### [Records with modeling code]

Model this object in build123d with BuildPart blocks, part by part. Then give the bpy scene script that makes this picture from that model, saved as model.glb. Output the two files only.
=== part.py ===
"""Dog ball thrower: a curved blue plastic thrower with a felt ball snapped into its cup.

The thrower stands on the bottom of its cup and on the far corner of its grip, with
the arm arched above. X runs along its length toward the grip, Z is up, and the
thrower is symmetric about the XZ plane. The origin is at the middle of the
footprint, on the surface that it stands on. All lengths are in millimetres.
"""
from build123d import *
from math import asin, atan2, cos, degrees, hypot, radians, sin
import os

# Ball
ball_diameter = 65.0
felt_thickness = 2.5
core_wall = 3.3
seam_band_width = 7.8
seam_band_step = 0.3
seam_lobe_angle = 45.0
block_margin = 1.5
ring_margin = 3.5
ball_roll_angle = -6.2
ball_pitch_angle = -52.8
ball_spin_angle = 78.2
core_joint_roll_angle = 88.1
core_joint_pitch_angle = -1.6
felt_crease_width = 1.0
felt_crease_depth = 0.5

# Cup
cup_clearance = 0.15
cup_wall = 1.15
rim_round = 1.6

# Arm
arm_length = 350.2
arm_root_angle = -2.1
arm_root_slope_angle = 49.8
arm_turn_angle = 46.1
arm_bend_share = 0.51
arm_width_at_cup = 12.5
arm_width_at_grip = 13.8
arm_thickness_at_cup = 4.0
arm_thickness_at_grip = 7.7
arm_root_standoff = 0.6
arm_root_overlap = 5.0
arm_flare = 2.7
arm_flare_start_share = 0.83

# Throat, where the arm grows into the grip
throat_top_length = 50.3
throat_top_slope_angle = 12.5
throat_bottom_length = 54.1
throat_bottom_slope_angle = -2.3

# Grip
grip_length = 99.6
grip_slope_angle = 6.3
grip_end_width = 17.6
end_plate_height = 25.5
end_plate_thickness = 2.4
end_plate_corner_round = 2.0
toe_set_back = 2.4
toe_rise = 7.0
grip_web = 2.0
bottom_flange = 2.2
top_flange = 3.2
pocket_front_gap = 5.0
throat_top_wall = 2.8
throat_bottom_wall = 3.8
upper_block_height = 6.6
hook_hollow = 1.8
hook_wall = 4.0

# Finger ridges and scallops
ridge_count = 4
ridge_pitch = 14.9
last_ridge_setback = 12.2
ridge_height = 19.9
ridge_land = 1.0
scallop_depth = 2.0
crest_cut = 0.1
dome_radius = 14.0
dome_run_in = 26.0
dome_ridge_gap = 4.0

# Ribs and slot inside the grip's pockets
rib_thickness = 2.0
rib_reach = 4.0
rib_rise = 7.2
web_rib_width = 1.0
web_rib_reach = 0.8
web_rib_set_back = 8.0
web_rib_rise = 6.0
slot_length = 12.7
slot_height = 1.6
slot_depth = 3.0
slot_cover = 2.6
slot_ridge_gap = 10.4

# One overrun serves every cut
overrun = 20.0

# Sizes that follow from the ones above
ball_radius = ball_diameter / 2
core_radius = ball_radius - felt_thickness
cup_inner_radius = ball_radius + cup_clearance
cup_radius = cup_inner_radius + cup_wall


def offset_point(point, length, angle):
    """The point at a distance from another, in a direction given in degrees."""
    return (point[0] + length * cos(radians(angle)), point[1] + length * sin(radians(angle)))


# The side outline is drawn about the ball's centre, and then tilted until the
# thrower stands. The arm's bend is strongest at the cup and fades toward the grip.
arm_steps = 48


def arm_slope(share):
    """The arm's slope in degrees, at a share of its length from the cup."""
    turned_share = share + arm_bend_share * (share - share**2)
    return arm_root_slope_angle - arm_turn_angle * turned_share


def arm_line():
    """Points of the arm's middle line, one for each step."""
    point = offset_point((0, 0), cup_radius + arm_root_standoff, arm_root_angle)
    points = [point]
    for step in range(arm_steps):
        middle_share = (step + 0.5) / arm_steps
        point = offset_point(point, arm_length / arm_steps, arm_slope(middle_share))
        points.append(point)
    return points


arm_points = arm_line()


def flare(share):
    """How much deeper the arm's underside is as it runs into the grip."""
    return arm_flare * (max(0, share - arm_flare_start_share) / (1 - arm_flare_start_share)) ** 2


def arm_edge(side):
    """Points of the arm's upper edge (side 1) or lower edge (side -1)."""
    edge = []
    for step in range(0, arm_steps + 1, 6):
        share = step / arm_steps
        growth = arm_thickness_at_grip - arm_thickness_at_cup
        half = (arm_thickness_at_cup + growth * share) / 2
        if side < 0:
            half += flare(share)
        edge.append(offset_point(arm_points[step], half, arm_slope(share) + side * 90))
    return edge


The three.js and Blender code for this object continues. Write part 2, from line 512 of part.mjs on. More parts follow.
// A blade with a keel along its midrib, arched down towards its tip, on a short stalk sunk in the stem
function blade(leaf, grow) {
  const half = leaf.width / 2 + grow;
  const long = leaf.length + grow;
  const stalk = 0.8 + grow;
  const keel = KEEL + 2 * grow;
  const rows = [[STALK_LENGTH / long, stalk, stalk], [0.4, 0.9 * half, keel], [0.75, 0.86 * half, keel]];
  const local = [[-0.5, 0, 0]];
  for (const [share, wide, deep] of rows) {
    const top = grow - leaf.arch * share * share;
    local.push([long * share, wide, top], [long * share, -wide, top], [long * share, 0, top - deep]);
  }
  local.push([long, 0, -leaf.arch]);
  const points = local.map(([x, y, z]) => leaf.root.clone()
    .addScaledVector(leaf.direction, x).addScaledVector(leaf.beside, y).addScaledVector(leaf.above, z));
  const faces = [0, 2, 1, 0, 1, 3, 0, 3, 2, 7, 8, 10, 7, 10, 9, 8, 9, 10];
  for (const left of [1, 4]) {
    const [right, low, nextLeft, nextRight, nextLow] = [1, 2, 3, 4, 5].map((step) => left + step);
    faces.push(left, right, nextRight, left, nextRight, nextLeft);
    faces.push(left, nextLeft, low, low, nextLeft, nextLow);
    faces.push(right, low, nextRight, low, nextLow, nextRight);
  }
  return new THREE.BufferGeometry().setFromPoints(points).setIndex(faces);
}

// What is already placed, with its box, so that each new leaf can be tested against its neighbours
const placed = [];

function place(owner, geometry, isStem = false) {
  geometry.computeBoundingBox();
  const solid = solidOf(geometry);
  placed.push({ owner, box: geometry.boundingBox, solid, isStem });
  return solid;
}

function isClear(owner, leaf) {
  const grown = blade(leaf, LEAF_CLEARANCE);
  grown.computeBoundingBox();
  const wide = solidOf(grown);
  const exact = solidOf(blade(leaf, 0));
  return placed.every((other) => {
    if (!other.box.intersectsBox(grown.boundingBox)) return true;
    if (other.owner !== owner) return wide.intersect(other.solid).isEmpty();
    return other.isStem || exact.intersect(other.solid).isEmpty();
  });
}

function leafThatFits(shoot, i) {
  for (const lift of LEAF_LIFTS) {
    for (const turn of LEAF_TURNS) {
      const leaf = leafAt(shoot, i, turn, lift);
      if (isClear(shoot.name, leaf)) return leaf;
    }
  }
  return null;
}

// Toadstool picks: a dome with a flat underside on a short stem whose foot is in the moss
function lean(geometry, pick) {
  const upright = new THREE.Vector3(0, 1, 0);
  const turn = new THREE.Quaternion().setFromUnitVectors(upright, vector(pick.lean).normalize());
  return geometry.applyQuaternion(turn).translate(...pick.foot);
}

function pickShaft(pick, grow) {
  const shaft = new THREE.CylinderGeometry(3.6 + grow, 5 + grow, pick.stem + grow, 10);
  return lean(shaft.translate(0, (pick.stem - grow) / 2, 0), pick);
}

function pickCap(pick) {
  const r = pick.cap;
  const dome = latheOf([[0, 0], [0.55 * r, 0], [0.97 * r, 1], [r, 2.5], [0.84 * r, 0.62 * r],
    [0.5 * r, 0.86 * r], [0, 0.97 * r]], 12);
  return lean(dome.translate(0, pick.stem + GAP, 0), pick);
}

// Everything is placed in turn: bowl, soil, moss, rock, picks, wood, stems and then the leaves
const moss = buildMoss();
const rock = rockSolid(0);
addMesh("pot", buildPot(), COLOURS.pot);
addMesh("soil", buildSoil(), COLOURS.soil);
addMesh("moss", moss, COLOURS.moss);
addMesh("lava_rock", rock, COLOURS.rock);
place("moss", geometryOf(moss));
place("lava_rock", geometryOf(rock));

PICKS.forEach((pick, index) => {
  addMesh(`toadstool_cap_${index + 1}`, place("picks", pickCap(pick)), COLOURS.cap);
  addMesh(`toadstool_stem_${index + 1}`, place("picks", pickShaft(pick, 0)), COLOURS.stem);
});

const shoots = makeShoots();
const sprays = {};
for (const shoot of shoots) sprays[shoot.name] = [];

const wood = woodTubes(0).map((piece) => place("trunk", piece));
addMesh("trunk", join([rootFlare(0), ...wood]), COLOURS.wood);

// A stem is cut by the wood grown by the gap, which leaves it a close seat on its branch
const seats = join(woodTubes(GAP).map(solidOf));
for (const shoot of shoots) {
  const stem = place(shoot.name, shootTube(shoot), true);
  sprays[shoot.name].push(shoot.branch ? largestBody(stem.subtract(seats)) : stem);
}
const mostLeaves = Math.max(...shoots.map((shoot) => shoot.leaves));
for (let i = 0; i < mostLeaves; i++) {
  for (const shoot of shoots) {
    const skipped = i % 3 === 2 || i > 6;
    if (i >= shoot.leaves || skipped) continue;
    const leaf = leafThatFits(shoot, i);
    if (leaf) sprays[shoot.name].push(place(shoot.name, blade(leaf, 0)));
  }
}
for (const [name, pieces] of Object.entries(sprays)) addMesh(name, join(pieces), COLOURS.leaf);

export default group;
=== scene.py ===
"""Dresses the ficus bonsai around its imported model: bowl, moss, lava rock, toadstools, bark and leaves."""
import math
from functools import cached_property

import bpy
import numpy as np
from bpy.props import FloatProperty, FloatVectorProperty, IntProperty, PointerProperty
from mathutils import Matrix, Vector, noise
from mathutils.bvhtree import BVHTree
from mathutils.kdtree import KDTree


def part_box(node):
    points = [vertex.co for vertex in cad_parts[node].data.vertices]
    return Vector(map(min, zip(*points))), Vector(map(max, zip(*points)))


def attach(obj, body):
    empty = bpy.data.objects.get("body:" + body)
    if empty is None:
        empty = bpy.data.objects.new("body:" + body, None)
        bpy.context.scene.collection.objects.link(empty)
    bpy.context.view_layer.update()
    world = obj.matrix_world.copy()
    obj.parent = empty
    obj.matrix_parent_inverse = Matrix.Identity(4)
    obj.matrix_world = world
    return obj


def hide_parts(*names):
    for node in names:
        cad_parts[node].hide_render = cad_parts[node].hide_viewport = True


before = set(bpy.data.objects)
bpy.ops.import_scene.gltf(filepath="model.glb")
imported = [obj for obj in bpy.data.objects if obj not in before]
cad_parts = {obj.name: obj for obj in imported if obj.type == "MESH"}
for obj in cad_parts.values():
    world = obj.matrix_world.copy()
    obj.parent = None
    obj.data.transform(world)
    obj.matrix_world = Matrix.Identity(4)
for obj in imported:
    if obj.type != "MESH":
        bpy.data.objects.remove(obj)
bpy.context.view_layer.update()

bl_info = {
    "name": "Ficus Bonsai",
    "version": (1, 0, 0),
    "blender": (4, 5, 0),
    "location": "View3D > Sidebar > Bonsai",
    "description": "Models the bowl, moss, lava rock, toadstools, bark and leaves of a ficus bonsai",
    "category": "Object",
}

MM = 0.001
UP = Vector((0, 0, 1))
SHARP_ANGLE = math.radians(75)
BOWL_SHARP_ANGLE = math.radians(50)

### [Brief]
Scan the material above. Copy each line that holds the word "data".

### [Solution to the exercise]
    points = [vertex.co for vertex in cad_parts[node].data.vertices]
    empty = bpy.data.objects.get("body:" + body)
        empty = bpy.data.objects.new("body:" + body, None)
before = set(bpy.data.objects)
imported = [obj for obj in bpy.data.objects if obj not in before]
    obj.data.transform(world)
        bpy.data.objects.remove(obj)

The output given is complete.